Stocks rebound as ‘Black Monday’ turns into ‘Turnaround Tuesday’

August 26 01:53 2015

U.S. stocks jumped Tuesday as Wall Street rebounded some from Monday’s 588-point drop in the Dow in a stock market rout that sent all the major indexes into official correction territory. Investors were encouraged after five days of intense selling as China cut interest rates for the fifth time since November in an effort to boost its slowing economy. Fears of turmoil in the the world’s second-largest economy has spooked markets worldwide and triggered a global sell off. Traders also were in search of bargains after the recent bloodbath, a sell off that put large swaths of the market in a deeply oversold state.1215-stock-market_full_600

“In what’s being dubbed ‘Turnaround Tuesday,’ the Dow is soaring today — up nearly 450 points at its session peak — paring a big portion of Monday’s mind-boggling losses and reclaiming a foothold atop 16,000,” Karee Venema, analyst at Schaeffer’s Investment Research, told clients in a research note. At around 2:30 p.m. ET, the Dow Jones industrial average was up about 250 points, or 1.6%. The Standard & Poor’s 500 index gained 1.5% and the Nasdaq composite index gained 2.2%.

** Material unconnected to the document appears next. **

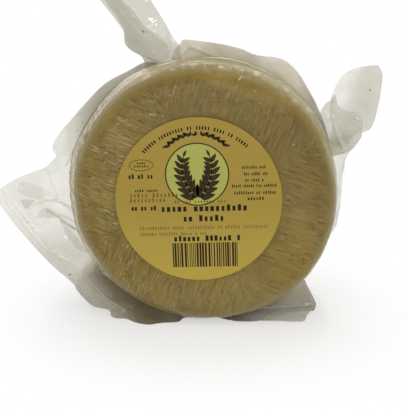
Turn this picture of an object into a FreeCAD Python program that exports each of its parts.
"""A small semi-cured goat cheese, vacuum packed in a clear bag, standing on its edge.

The wheel's axis runs along Y and its labelled face looks towards -Y. The floor is the plane Z = 0, and the
origin is the middle of the flat spot that the pack rests on. The bag is one closed skin: it hugs the wheel
all over, and its two films meet in a margin round the middle of the side wall. Pulled in by the vacuum, the
corners of the bag stand off as folded ears, and its lower edge is pressed forward under the wheel.
All sizes are in millimetres.
"""

import FreeCAD, Part
import math
import os

from FreeCAD import Vector

# ---- cheese wheel ----------------------------------------------------------------------------------------
wheel_diameter = 130.0
wheel_thickness = 56.0
shoulder_radius = 12.0      # rounding between each face and the side wall
side_bulge = 0.8            # how far the side wall swells between its shoulders
rest_flat_depth = 0.5       # how much of the round is pressed flat where it stands

# ---- film ------------------------------------------------------------------------------------------------
film_skin = 0.4             # one film with its fine wrinkles, as it lies on the cheese
film_pair = 0.6             # two films welded together in the margin
film_clearance = 0.2        # between the cheese and the skin

# ---- label -----------------------------------------------------------------------------------------------
label_diameter = 80.0
label_thickness = 0.25
label_shift_x = -2.3        # the sticker was put on by hand, a little off the axis
label_shift_z = -0.5

# ---- margin of the bag, measured out from the side wall in the middle plane of the wheel -----------------
top_margin = 6.5            # band over the top of the wheel
right_margin = 4.0          # narrow strip down the right side
left_margin = 8.5           # wider strip down the left side
top_margin_end = 34.0       # degrees up from +X, where the band gives way to the right strip
top_margin_start = 118.0    # degrees, where the band gives way to the left strip
right_margin_end = -24.0    # degrees, below which the film clings to the wheel
left_margin_end = 206.0     # degrees, where the seal takes over

# ---- folds of the margin out of its plane ----------------------------------------------------------------
ripple_depth = 1.6
ripple_length_x = 62.0
ripple_length_z = 74.0
left_lean = 20.0            # how far the lower left margin is pushed forward where it meets the floor
right_lean = 4.0
lean_height = 46.0          # the height above the floor at which the lean begins
lean_blend = 16.0           # half the width over which the left lean turns into the right one

# ---- worked out from the sizes above ---------------------------------------------------------------------
wheel_radius = wheel_diameter / 2
cavity_offset = film_clearance
skin_offset = film_clearance + film_skin
axis_height = wheel_radius - rest_flat_depth + skin_offset
skin_front = -wheel_thickness / 2 - skin_offset
margin_reach = 2 * wheel_radius + 10.0      # far enough out to hold every ear
sheet_step = 18.0                           # spacing of the points that carry the folded sheet

# ---- ears: (distance out from the side wall, distance across, corner radius), seen from the label side
# along a heading in degrees up from +X, with positive across turning anticlockwise ------------------------
top_ear_heading = 124.0
top_ear = [(-3.0, -16.5, 0.0), (8.0, -16.0, 4.0), (15.0, -12.0, 6.0), (55.0, -12.5, 5.0), (58.0, 13.5, 5.0),
           (21.0, 12.5, 6.0), (14.5, 7.5, 3.0), (6.0, 7.0, 5.0), (-3.0, 12.0, 0.0)]
right_ear_heading = 34.0
right_ear = [(-7.0, -27.0, 0.0), (1.0, -27.0, 8.0), (14.0, -19.0, 3.0), (20.0, -23.5, 4.0), (42.0, 3.5, 5.0),
             (25.0, 11.5, 7.0), (8.0, 2.5, 3.0), (-5.0, 4.0, 0.0)]
left_ear_heading = 180.0
seal_foot_height = 9.6      # where the straight welded edge of the left ear turns in under the wheel
left_ear = [(-15.0, -28.0, 0.0), (9.5, -24.0, 0.0), (14.5, -18.5, 3.0), (11.5, -13.5, 4.0), (18.0, -7.5, 12.0),
            (47.5, 5.5, 5.0), (1.5, axis_height - seal_foot_height, 9.0), (-17.0, axis_height + 1.0, 0.0),
            (-53.0, axis_height + 1.0, 0.0), (-53.0, axis_height - 15.0, 0.0)]

# ---- lower right corner of the bag, standing on the floor, as (x, height, corner radius) -----------------
right_foot = [(40.0, 30.0, 0.0), (51.5, 12.5, 3.0), (59.0, 3.0, 6.0), (53.0, -3.0, 0.0), (10.0, -3.0, 0.0),
              (10.0, 12.0, 0.0)]

# ---- hems pressed flat on the floor, as (x, y, corner radius) --------------------------------------------
left_hem = [(2.0, -4.0, 0.0), (2.0, -15.0, 5.0), (-10.0, -21.5, 9.0), (-26.0, -27.5, 8.0),
            (-47.0, -22.0, 3.0), (-47.0, -17.0, 0.0), (-12.0, -4.0, 0.0)]
right_hem = [(-2.0, -3.5, 0.0), (52.0, -3.5, 3.0), (49.0, -20.0, 4.0), (30.0, -19.0, 20.0),
             (14.0, -20.5, 5.0), (-2.0, -12.0, 0.0)]

os.makedirs("parts", exist_ok=True)


def wheel_round(offset, floor):
    """The wheel, grown by offset all over and cut off flat at the height floor."""
    radius = wheel_radius + offset
    half = wheel_thickness / 2 + offset
    corner = shoulder_radius + offset
    edge = radius - side_bulge
    slant = math.sqrt(0.5)
    front = half - corner
    axle_front = Vector(0, -half, 0)
    axle_back = Vector(0, half, 0)
    front_rim = Vector(edge - corner, -half, 0)
    front_wall = Vector(edge, -front, 0)
    back_wall = Vector(edge, front, 0)
    back_rim = Vector(edge - corner, half, 0)
    front_mid = Vector(edge - corner + corner * slant, -front - corner * slant, 0)
    back_mid = Vector(edge - corner + corner * slant, front + corner * slant, 0)
    profile = Part.Wire([
        Part.makeLine(axle_front, front_rim),
        Part.Arc(front_rim, front_mid, front_wall).toShape(),
        Part.Arc(front_wall, Vector(radius, 0, 0), back_wall).toShape(),
        Part.Arc(back_wall, back_mid, back_rim).toShape(),
        Part.makeLine(back_rim, axle_back),
        Part.makeLine(axle_back, axle_front),
    ])
    solid = Part.Face(profile).revolve(Vector(0, 0, 0), Vector(0, 1, 0), 360)
    solid.translate(Vector(0, 0, axis_height))
    below = Part.makeBox(4 * radius, 4 * radius, 2 * radius, Vector(-2 * radius, -2 * radius, floor - 2 * radius))
    return solid.cut(below)


def rounded_outline(corners, place):
    """A closed wire through corners given as (a, b, radius); place turns a point (a, b) into a Vector."""
    edges = []
    last = None
    first = None
    count = len(corners)
    for i in range(count):
        before = place(*corners[i - 1][:2])
        here = place(*corners[i][:2])
        after = place(*corners[(i + 1) % count][:2])
        radius = corners[i][2]
        start = here
        end = here
        if radius > 0:
            arm_in = (before - here).normalize()
            arm_out = (after - here).normalize()
            half_angle = arm_in.getAngle(arm_out) / 2
            setback = radius / math.tan(half_angle)
            start = here + arm_in * setback
            end = here + arm_out * setback
            bisector = (arm_in + arm_out).normalize()
            middle = here + bisector * (radius / math.sin(half_angle) - radius)
        if last is not None:
            edges.append(Part.makeLine(last, start))
        else:
            first = start
        if radius > 0:
            edges.append(Part.Arc(start, middle, end).toShape())
        last = end
    edges.append(Part.makeLine(last, first))
    return Part.Wire(edges)


def upright_prism(corners, place):
    """An outline in the XZ plane, pushed right through the pack along Y."""
    return Part.Face(rounded_outline(corners, place)).extrude(Vector(0, 2 * margin_reach, 0))


def ear_prism(corners, heading):
    """The outline of an ear that points out from the wheel's axis along a heading."""
    turn = math.radians(heading)

    def place(out, across):
        along = wheel_radius + out
        x = along * math.cos(turn) - across * math.sin(turn)
        z = along * math.sin(turn) + across * math.cos(turn)
        return Vector(x, -margin_reach, z + axis_height)

    return upright_prism(corners, place)


def foot_prism(corners):
    """The outline of a corner of the bag that stands on the floor."""
    return upright_prism(corners, lambda x, height: Vector(x, -margin_reach, height))


def margin_sector(width, start, end):
    """A sector of the plain margin, width wider than the wheel, between two headings."""
    radius = wheel_radius + width
    sector = Part.makeCylinder(radius, 2 * margin_reach, Vector(0, 0, 0), Vector(0, 0, 1), end - start)
    sector.rotate(Vector(0, 0, 0), Vector(0, 0, 1), start)
    sector.rotate(Vector(0, 0, 0), Vector(1, 0, 0), 90)
    sector.translate(Vector(0, margin_reach, axis_height))
    return sector


def sheet_y(x, height):
    """How far the folded margin lies from the middle plane at x and a height above the floor."""
    share = 0.5 + 0.5 * math.tanh(x / lean_blend)
    lean = left_lean + (right_lean - left_lean) * share
    low = max(0.0, 1 - height / lean_height)
    ripple = math.sin(2 * math.pi * x / ripple_length_x) * math.cos(2 * math.pi * height / ripple_length_z)
    return ripple_depth * ripple * (1 - low) - lean * low ** 2


def folded_sheet():
    """The two welded films of the margin as one rippled sheet, leaning forward near the floor."""
    columns = int(2 * margin_reach / sheet_step) + 1
    rows = int((axis_height + margin_reach) / sheet_step) + 2
    grid = []
    for i in range(columns):
        x = -margin_reach + i * sheet_step
        line = []
        for k in range(rows):
            height = (k - 1) * sheet_step
            line.append(Vector(x, sheet_y(x, max(height, 0.0)) - film_pair / 2, height))
        grid.append(line)
    surface = Part.BSplineSurface()
    surface.interpolate(grid)
    return surface.toShape().extrude(Vector(0, film_pair, 0))


def hem(corners):
    """A strip of the margin pressed flat on the floor."""
    outline = rounded_outline(corners, lambda x, y: Vector(x, y, 0))
    return Part.Face(outline).extrude(Vector(0, 0, film_pair))


def bag():
    skin = wheel_round(skin_offset, 0.0)
    prisms = [
        margin_sector(top_margin, top_margin_end, top_margin_start),
        margin_sector(right_margin, right_margin_end, top_margin_end),
        margin_sector(left_margin, top_margin_start, left_margin_end),
        ear_prism(top_ear, top_ear_heading),
        ear_prism(right_ear, right_ear_heading),
        ear_prism(left_ear, left_ear_heading),
        foot_prism(right_foot),
    ]
    outline = prisms[0].multiFuse(prisms[1:])
    above_floor = Part.makeBox(4 * margin_reach, 4 * margin_reach, 4 * margin_reach,
                               Vector(-2 * margin_reach, -2 * margin_reach, 0))
    margin = folded_sheet().common(outline).common(above_floor)
    whole = skin.multiFuse([margin, hem(left_hem), hem(right_hem)])
    whole = whole.cut(wheel_round(cavity_offset, film_skin))
    return whole


def label():
    centre = Vector(label_shift_x, skin_front - label_thickness, axis_height + label_shift_z)
    return Part.makeCylinder(label_diameter / 2, label_thickness, centre, Vector(0, 1, 0))


def save(shape, node):
    solids = shape.Solids
    print(node, "solids", len(solids), "volume", [round(s.Volume, 1) for s in solids], "valid", shape.isValid())
    box = shape.BoundBox
    print("   x %.1f..%.1f  y %.1f..%.1f  z %.1f..%.1f" % (box.XMin, box.XMax, box.YMin, box.YMax, box.ZMin, box.ZMax))
    shape.exportStep("parts/" + node + ".step")


save(wheel_round(0.0, skin_offset), "cheese_wheel")
save(bag(), "vacuum_bag")
save(label(), "label")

“What a difference a day makes,” Paul Hickey, co-founder of Bespoke Investment Group told clients in a report before today’s opening bell. Monday, the Dow — which was briefly down more than 1,000 points — finished with its second drop of more than 500 points in as many days.The Dow had lost more than 1670 points in five days. The broader Standard & Poor’s 500-stock index tumbled into official correction mode for the first time since 2011.

Tuesday’s rebound rally was broad-based as nine of the 10 sectors of the S&P 500 were higher. Utilites were the only losing sector. Heading into today’s session Wall Street pros interviewed by USA Today ticked off five things needed for the market to stabilize. The first was more monetary stimulus from China. Other so-called “shock absorbers” were the Fed holding off on interest rate hikes, oil prices bottoming out, pricey stocks getting less pricey and continued signs of strong economic growth in the U.S.